En effet, l’autobiographie ne paraît point vous affoler, sinon de façon diffractée, je pense au Petit Homme (Little Man Tate, 1991), votre premier effort d’enfance et de différence derrière la caméra, cette fois. D’accord, vous fîtes récemment un coming out assez superflu, dévoilant un secret très éventé, confirmant une rumeur guère de malheur. Aux USA, apparemment, on aime cela, médiatiser son orientation sexuelle, en tirer une fierté affirmée, réflexe d’opprimé(e)s ou niche de marché spécialisé. En bon hétéro rétif à l’exhibitionnisme, je préfère la discrétion, je prise l’émotion, je ne me soucie pas de savoir qui baise qui et comment, avec ou sans enfants (psychodrame du « mariage pour tous »). En matière d’homosexualité, en tant que lecteur et spectateur, aimable Mademoiselle Foster, j’en reste à Proust & Burroughs, à Visconti & Fassbinder, je laisse son militantisme pasteurisé au lobbyisme LGBT, dont les membres bruyants détestèrent, évidemment, stupidement, l’inoffensif Le Silence des agneaux (Demme, 1991), illico transformé en modèle d’homophobie, ah oui.
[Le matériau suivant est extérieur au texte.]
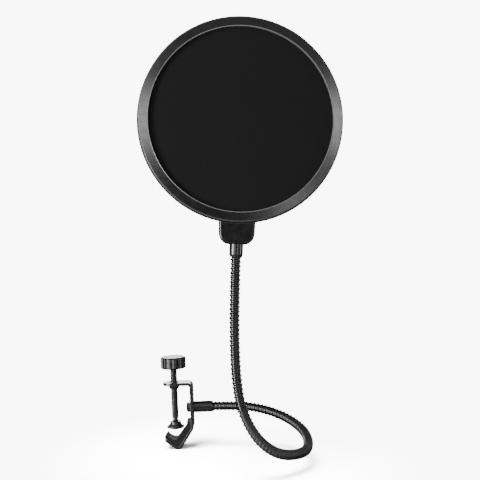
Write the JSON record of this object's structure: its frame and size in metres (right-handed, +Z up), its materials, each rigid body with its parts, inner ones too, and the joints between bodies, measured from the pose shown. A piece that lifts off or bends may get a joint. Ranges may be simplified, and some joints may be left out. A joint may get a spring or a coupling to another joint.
{
  "type": "pop filter",
  "caption": "Clamp-on microphone pop filter: a round double-mesh hoop on a bendable wound gooseneck, held by a screw C-clamp with a V jaw.",
  "frame": {"origin": "bottom of the clamp's V jaw, on the clamp screw's axis, halfway across the strap", "axes": "+Z up the clamp screw towards the knob, the mesh's front faces -Y, and the gooseneck leaves the clamp along +X"},
  "size_m": [0.1584, 0.1165, 0.3511],
  "materials": {
    "hoop_plastic": "satin moulded black",
    "mesh_nylon": "fine open black nylon knit",
    "fastener_steel": "black zinc",
    "ferrule_metal": "polished black plating",
    "neck_wire": "glossy black spring wire",
    "clamp_steel": "gloss black powder coat",
    "liner_plastic": "matt black",
    "screw_steel": "black zinc, worn bright at the tip",
    "knob_plastic": "gloss black",
    "pad_plastic": "black",
    "pad_rubber": "matt black"
  },
  "bodies": {
    "clamp": {"clamp_strap": "clamp_steel", "screw_bush": "clamp_steel", "jaw_liner": "liner_plastic"},
    "pad": {"pressure_pad": "pad_plastic", "pad_boot": "pad_rubber"},
    "screw": {"clamp_screw": "screw_steel", "knob": "knob_plastic"},
    "arm_base": {"lower_ferrule": "ferrule_metal", "swivel_bolt": "fastener_steel", "swivel_washer": "fastener_steel", "gooseneck_01": "neck_wire"},
    "neck_02": {"gooseneck_02": "neck_wire"},
    "neck_03": {"gooseneck_03": "neck_wire"},
    "neck_04": {"gooseneck_04": "neck_wire"},
    "neck_05": {"gooseneck_05": "neck_wire"},
    "neck_06": {"gooseneck_06": "neck_wire"},
    "neck_07": {"gooseneck_07": "neck_wire"},
    "neck_08": {"gooseneck_08": "neck_wire"},
    "neck_09": {"gooseneck_09": "neck_wire"},
    "neck_10": {"gooseneck_10": "neck_wire"},
    "head": {"gooseneck_11": "neck_wire", "top_ferrule": "ferrule_metal", "tab_nut": "fastener_steel", "front_shell": "hoop_plastic", "rear_shell": "hoop_plastic", "front_mesh": "mesh_nylon", "rear_mesh": "mesh_nylon", "spacer_hoop": "hoop_plastic", "tab_screws": "fastener_steel"}
  },
  "joints": [
    {"name": "pad_travel", "type": "slide", "parent": "clamp", "child": "pad", "axis": [0, 0, 1], "range_m": [0, 0.027]},
    {"name": "screw_turn", "type": "hinge", "parent": "pad", "child": "screw", "pos_m": [0, 0, 0], "axis": [0, 0, 1], "range_deg": [0, 9700]},
    {"name": "arm_swivel", "type": "hinge", "parent": "clamp", "child": "arm_base", "pos_m": [0.0164, 0, 0.0265], "axis": [1, 0, 0], "range_deg": [-180, 180]},
    {"name": "neck_bend_01", "type": "hinge", "parent": "arm_base", "child": "neck_02", "pos_m": [0.06575, -0.004, 0.0255], "axis": [0.0848, 0, 0.9964], "range_deg": [-35, 35]},
    {"name": "neck_bend_02", "type": "hinge", "parent": "neck_02", "child": "neck_03", "pos_m": [0.08875, -0.01425, 0.021], "axis": [-0.4475, -0.8834, 0.1392], "range_deg": [-35, 35]},
    {"name": "neck_bend_03", "type": "hinge", "parent": "neck_03", "child": "neck_04", "pos_m": [0.1065, -0.03, 0.013], "axis": [0.5692, 0, 0.8222], "range_deg": [-35, 35]},
    {"name": "neck_bend_04", "type": "hinge", "parent": "neck_04", "child": "neck_05", "pos_m": [0.11175, -0.0525, 0.00475], "axis": [0.3026, -0.2909, 0.9077], "range_deg": [-35, 35]},
    {"name": "neck_bend_05", "type": "hinge", "parent": "neck_05", "child": "neck_06", "pos_m": [0.099, -0.07725, 0.00325], "axis": [-0.192, 0, -0.9814], "range_deg": [-35, 35]},
    {"name": "neck_bend_06", "type": "hinge", "parent": "neck_06", "child": "neck_07", "pos_m": [0.0785, -0.095, 0.01375], "axis": [0.3251, -0.8975, -0.298], "range_deg": [-35, 35]},
    {"name": "neck_bend_07", "type": "hinge", "parent": "neck_07", "child": "neck_08", "pos_m": [0.064, -0.10125, 0.034], "axis": [-0.9091, 0, -0.4167], "range_deg": [-35, 35]},
    {"name": "neck_bend_08", "type": "hinge", "parent": "neck_08", "child": "neck_09", "pos_m": [0.05725, -0.09925, 0.0585], "axis": [-0.0175, -0.9843, 0.1754], "range_deg": [-35, 35]},
    {"name": "neck_bend_09", "type": "hinge", "parent": "neck_09", "child": "neck_10", "pos_m": [0.056, -0.094, 0.085], "axis": [-1, 0, 0], "range_deg": [-35, 35]},
    {"name": "neck_bend_10", "type": "hinge", "parent": "neck_10", "child": "head", "pos_m": [0.05675, -0.0878, 0.11583], "axis": [0.0083, -0.9824, 0.1864], "range_deg": [-35, 35]}
  ],
  "couplings": [
    {"joint": "pad_travel", "follows": "screw_turn", "m_per_rad": 0.00015915}
  ]
}
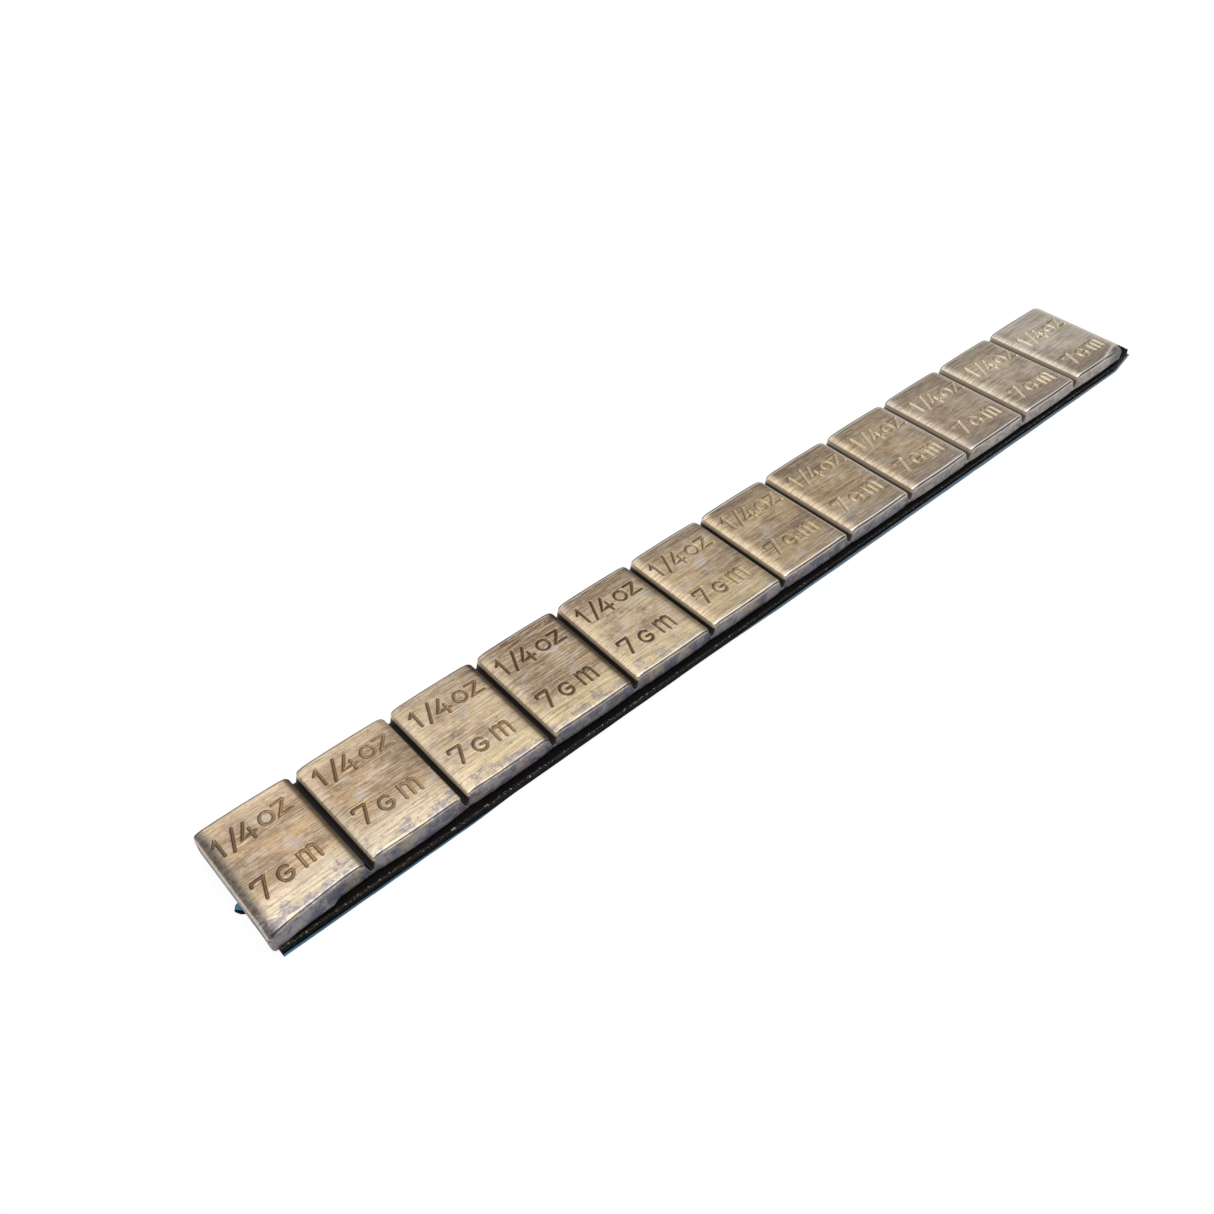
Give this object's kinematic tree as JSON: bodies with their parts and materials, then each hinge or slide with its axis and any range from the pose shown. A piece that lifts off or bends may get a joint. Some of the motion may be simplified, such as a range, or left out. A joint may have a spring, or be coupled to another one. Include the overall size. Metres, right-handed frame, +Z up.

Tout ceci pour vous certifier ma sympathie, vous souhaiter, à vous et votre épouse, votre progéniture, le meilleur des bonheurs, pour souligner en outre que l’important, selon ma cinéphilie, en tout cas, ne se situe pas là, seulement sur l’écran, un peu au-delà, lors de passages dans la presse ou à la TV, charme, intelligence et humour intacts, conservés. De Alice n’est plus ici (Scorsese, 1974) à Money Monster (Foster, 2016), je vous suivis, de près, à distance, vade retro John Hinckley, tout au long de Taxi Driver (Scorsese, 1976), Bugsy Malone (Parker, idem), Les Accusés (Kaplan, 1988), The Silence of the Lambs, Little Man Tate, Maverick (Donner, 1994), Nell (Apted, pareil), Contact (Zemeckis, 1997), Anna et le Roi (Tennant, 1999), Panic Room (Fincher, 2002), Un long dimanche de fiançailles (Jeunet, 2004), Flight Plan (Schwentke, 2005), Inside Man (Lee, 2006), À vif (Jordan, 2007), Carnage (Polanski, 2011), Elysium (Blomkamp, 2013).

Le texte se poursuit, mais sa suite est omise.